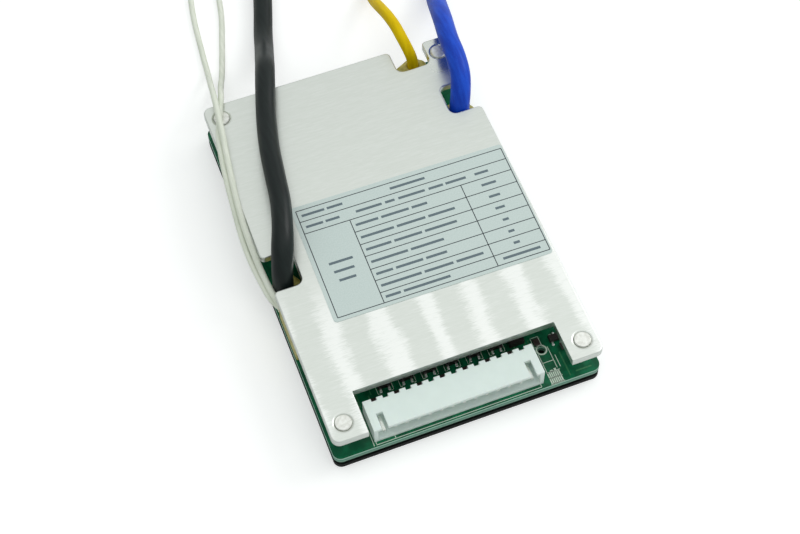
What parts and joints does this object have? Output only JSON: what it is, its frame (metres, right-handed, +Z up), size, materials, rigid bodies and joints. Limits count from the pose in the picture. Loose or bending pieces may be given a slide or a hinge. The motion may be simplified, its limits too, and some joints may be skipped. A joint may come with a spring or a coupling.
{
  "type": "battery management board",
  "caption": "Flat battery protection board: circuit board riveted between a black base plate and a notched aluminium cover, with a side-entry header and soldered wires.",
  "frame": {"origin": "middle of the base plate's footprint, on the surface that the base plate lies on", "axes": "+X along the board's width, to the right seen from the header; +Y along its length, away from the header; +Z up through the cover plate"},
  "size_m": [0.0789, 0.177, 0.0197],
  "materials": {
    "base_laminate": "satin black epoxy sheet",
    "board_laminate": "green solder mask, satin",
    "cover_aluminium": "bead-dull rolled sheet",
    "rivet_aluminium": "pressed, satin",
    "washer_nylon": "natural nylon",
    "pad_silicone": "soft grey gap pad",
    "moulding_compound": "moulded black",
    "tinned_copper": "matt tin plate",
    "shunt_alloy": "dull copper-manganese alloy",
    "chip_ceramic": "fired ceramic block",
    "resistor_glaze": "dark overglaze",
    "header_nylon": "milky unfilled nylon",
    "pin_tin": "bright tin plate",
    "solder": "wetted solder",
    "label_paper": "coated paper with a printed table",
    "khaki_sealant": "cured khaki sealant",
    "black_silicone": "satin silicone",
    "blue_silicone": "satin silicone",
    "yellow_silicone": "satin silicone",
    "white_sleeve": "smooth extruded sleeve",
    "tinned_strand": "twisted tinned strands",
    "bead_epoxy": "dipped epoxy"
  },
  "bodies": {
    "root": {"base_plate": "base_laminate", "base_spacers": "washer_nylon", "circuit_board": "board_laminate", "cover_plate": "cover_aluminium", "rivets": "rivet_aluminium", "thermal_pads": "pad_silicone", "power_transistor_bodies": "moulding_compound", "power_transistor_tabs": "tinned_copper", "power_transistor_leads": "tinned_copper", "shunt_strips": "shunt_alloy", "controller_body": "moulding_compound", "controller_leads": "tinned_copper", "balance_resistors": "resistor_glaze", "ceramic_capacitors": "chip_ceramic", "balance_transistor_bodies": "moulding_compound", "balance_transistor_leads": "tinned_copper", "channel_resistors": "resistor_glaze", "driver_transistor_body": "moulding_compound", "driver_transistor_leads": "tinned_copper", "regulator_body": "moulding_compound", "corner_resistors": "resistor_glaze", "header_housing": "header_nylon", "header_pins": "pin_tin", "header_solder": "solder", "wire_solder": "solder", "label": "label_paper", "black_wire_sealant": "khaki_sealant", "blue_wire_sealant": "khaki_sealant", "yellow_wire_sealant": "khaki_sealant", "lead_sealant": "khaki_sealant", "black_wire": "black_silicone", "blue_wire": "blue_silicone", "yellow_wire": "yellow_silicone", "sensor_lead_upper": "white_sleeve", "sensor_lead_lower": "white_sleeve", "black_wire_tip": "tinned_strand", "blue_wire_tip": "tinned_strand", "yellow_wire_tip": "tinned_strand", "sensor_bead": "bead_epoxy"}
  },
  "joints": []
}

☆ ☆ ☆

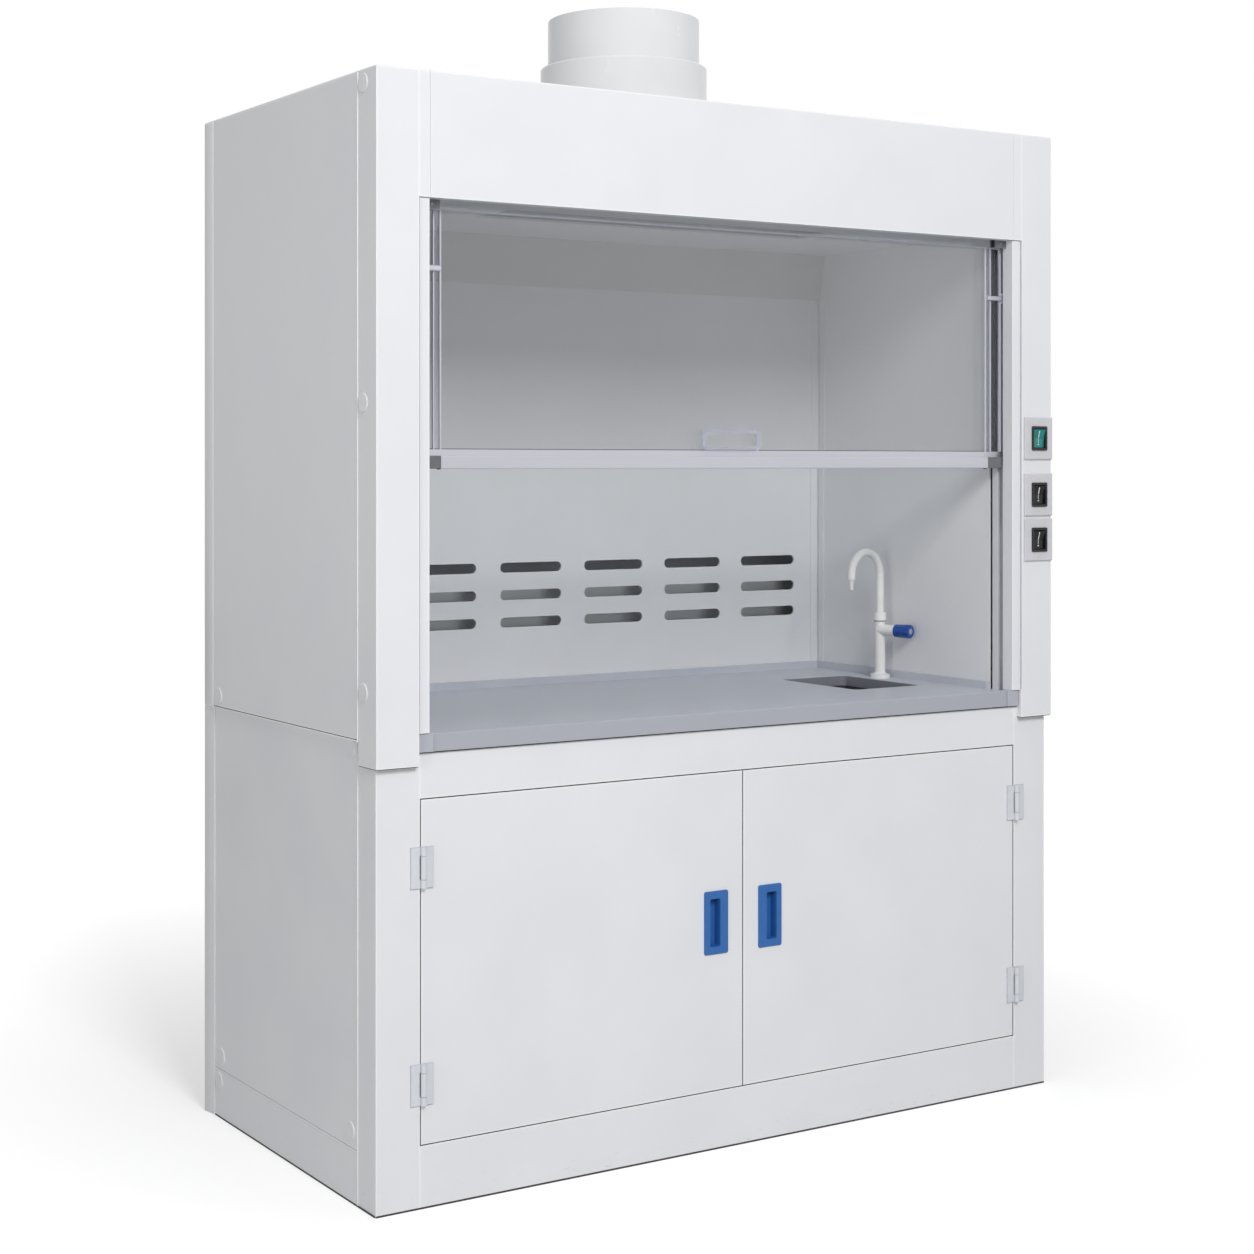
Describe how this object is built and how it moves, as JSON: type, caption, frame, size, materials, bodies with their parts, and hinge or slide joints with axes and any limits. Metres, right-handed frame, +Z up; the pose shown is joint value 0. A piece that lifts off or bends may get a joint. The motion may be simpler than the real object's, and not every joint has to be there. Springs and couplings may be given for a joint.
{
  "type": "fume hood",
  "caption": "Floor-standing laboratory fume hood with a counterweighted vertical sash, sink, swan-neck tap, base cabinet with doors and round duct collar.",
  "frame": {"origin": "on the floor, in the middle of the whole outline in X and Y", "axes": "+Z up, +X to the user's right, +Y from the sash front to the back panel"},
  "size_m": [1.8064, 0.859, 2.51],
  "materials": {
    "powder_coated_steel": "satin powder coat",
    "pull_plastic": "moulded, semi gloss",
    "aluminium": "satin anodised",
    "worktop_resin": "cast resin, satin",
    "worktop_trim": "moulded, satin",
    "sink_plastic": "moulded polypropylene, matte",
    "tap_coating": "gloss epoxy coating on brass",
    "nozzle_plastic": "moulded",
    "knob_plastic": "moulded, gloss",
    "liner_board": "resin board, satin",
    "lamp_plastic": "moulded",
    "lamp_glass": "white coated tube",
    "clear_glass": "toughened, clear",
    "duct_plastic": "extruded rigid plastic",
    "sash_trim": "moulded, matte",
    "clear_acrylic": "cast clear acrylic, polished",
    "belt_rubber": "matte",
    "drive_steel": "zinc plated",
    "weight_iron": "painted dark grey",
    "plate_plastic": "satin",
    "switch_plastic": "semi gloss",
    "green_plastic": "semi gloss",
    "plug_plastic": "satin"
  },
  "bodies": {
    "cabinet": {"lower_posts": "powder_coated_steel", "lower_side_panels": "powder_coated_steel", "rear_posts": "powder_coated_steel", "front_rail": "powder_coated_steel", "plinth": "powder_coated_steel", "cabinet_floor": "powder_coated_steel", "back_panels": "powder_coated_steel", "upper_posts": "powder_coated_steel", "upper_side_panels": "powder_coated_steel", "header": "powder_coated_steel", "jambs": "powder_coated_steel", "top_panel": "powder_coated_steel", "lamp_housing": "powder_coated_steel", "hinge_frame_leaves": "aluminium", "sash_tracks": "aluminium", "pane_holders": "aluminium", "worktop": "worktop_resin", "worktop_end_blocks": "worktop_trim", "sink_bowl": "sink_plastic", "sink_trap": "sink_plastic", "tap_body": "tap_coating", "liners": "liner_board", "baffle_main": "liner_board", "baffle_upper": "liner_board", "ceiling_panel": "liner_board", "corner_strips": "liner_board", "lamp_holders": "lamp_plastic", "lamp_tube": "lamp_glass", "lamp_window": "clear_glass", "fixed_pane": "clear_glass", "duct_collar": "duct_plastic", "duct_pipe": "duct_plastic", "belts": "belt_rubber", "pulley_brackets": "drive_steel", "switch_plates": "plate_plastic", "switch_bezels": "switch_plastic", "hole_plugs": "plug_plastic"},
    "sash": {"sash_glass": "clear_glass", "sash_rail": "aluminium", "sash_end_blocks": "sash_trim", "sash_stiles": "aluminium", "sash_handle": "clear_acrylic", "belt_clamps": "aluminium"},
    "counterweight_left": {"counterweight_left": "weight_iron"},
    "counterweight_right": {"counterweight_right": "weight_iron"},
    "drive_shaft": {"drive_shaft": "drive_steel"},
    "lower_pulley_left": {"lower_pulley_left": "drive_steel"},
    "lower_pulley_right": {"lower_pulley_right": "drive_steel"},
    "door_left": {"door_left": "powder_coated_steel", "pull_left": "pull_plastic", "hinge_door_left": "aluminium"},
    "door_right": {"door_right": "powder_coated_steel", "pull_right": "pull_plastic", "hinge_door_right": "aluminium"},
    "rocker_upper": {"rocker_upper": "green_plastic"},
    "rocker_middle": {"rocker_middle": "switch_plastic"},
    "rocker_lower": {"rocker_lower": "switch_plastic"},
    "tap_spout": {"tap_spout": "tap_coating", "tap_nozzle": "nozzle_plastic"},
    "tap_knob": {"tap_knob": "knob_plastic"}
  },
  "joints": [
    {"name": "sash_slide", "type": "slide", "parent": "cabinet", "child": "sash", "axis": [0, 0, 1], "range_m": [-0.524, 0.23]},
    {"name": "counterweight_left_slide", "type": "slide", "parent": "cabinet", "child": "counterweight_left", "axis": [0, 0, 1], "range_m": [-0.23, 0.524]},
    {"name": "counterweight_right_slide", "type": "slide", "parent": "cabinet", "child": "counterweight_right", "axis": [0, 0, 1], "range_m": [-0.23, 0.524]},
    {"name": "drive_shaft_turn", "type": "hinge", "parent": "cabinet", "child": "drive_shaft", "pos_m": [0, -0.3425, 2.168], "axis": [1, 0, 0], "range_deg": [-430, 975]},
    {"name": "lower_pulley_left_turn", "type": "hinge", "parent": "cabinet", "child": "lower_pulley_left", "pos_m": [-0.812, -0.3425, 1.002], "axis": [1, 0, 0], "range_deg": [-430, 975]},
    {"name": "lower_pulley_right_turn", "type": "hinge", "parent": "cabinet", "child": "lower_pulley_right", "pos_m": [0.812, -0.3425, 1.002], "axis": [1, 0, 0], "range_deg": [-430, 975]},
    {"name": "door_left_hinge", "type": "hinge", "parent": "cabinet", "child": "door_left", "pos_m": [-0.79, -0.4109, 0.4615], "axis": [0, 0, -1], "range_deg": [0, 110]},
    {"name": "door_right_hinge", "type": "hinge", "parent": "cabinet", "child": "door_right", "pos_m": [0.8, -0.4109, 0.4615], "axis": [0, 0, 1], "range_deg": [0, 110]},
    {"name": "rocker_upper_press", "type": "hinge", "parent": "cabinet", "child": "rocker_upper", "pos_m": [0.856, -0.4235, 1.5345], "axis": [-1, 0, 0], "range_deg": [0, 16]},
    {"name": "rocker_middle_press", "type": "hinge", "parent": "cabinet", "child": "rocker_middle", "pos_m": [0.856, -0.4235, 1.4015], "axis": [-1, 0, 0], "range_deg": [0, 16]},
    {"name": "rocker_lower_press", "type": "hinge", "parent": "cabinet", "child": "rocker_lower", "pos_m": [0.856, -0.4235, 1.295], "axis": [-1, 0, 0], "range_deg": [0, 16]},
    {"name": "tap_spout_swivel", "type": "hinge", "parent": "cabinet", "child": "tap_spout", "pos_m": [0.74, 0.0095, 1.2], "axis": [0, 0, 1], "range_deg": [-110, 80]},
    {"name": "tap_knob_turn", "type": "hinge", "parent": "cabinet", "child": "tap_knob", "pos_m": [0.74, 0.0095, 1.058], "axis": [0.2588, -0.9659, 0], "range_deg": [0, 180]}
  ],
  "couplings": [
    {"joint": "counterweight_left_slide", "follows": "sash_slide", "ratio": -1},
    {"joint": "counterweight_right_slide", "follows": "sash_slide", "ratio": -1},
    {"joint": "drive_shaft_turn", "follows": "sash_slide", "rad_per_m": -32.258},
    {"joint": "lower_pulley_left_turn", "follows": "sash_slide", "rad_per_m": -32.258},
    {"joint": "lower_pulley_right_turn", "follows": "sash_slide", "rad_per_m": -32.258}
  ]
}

☆ ☆ ☆

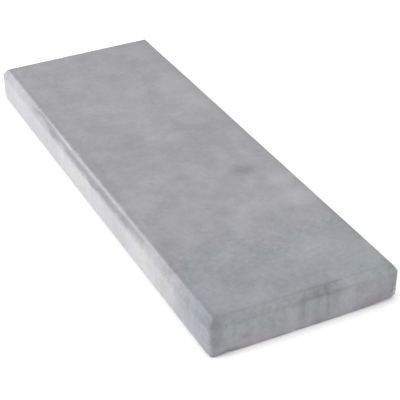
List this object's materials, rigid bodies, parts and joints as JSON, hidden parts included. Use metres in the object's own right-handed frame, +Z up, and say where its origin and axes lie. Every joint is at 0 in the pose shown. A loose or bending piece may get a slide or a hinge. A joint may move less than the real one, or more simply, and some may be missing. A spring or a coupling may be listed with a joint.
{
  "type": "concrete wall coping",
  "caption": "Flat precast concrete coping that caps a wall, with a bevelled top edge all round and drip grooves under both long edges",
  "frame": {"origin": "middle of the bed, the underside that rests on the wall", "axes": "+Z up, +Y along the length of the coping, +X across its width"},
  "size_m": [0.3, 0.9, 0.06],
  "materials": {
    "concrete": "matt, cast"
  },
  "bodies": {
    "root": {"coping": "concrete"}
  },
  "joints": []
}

☆ ☆ ☆

• What the exercise asks: In the entries above, find each line with the word "from" and show it.

• Exercise answer:
What parts and joints does this object have? Output only JSON: what it is, its frame (metres, right-handed, +Z up), size, materials, rigid bodies and joints. Limits count from the pose in the picture. Loose or bending pieces may be given a slide or a hinge. The motion may be simplified, its limits too, and some joints may be skipped. A joint may come with a spring or a coupling.
  "frame": {"origin": "middle of the base plate's footprint, on the surface that the base plate lies on", "axes": "+X along the board's width, to the right seen from the header; +Y along its length, away from the header; +Z up through the cover plate"},
  "frame": {"origin": "on the floor, in the middle of the whole outline in X and Y", "axes": "+Z up, +X to the user's right, +Y from the sash front to the back panel"},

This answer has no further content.